Berry escaped and called 911, then gave South Bend Police officers permission to enter her apartment, where Winborn was staying. The officers went to the apartment and arrested Winborn, who admitted to an offficer that there was a gun located in a backpack inside the apartment. Another officer, however, was unaware of this conversation and later discovered the gun as part of a search of Winborn’s things.

Thus, Winborn was charged with battery of a pregnant woman, strangulation and carrying a handgun without a license. Winborn moved to suppress the gun, but the St. Joseph Superior Court denied that motion after a bench trial and found him guilty as charged.

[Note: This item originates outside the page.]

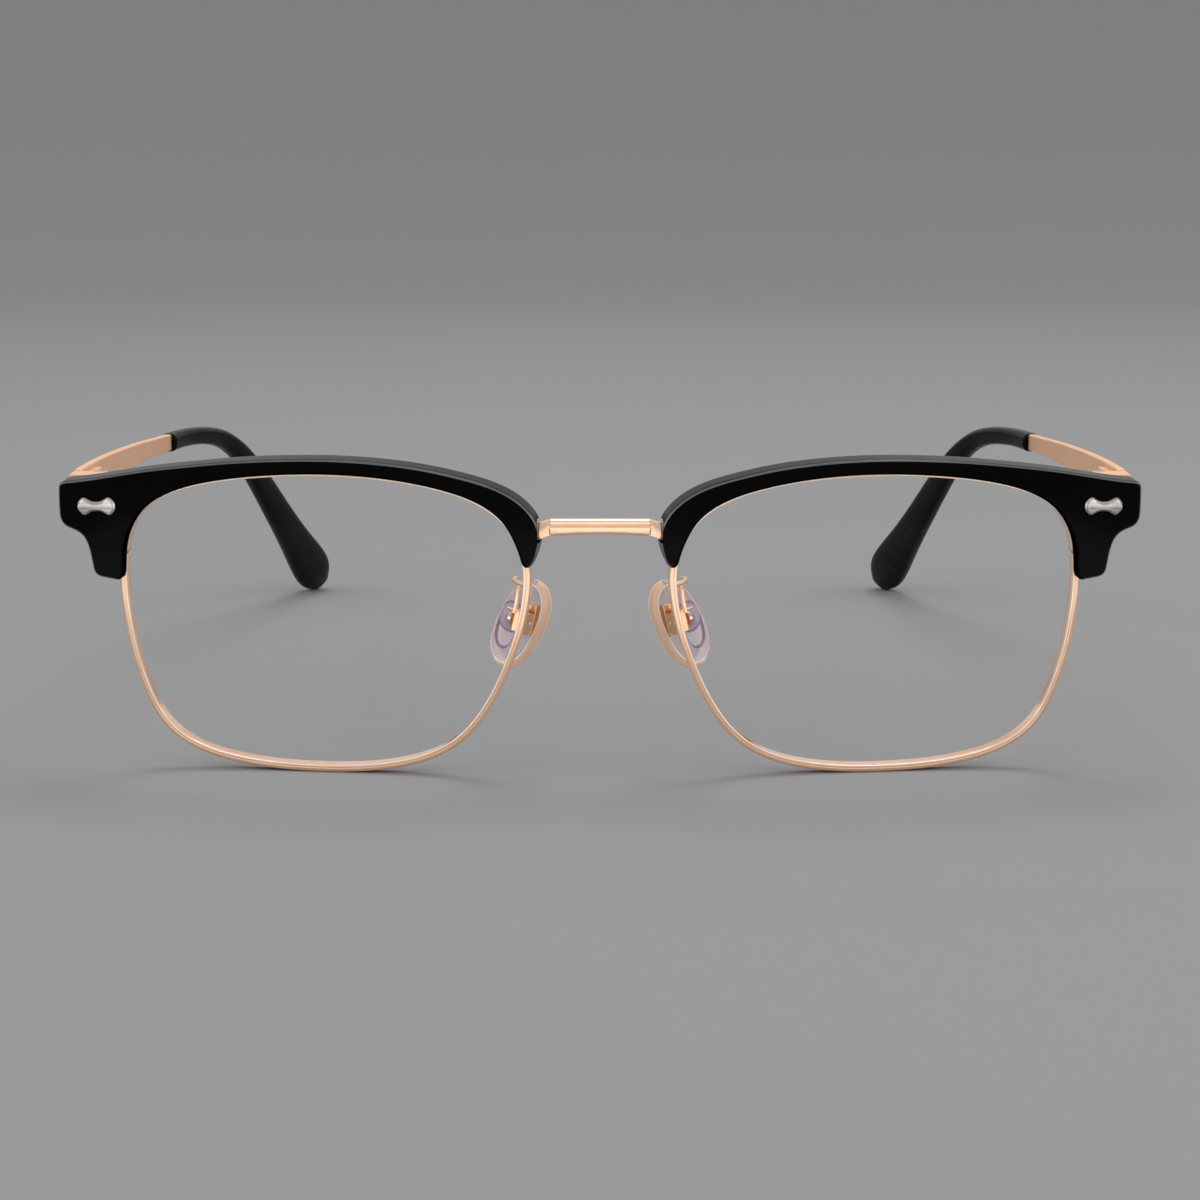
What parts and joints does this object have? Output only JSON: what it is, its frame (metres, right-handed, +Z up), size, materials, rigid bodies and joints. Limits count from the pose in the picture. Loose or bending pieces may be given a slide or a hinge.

Winborn appealed in Tevin Dejaron Winborn v. State of Indiana, 71A03-1708-CR-1890, but the Indiana Court of Appeals upheld his convictions on Thursday under the inevitable discovery rule. Specifically, Judge Paul Mathias wrote for the unanimous appellate panel that “the backpack and firearm would have been inevitably discovered regardless of any constitutional violation.”

“Contemporaneous to the time that Officer Dertz was searching in the house, a Mirandized Winborn was telling Officer Teague in the back seat of the squad car that he had a backpack in the house and that there might be a gun in that backpack,” Mathias wrote. “Although perhaps stretched by other applications in other cases, this is a perfect example of the rationale behind the inevitable discovery rule.”

Further, because Winborn would have been allowed to gather his belongings prior to leaving the scene, police would have discovered the gun during processing, making the gun admissible under the Fourth Amendment, the court found. The appellate panel also upheld the sufficiency of the evidence against Winborn, pointing specifically to Berry’s testimony that Winborn choked her to the point of being unable to breathe and an emergency room assessment that found Berry had been “struck and choked.”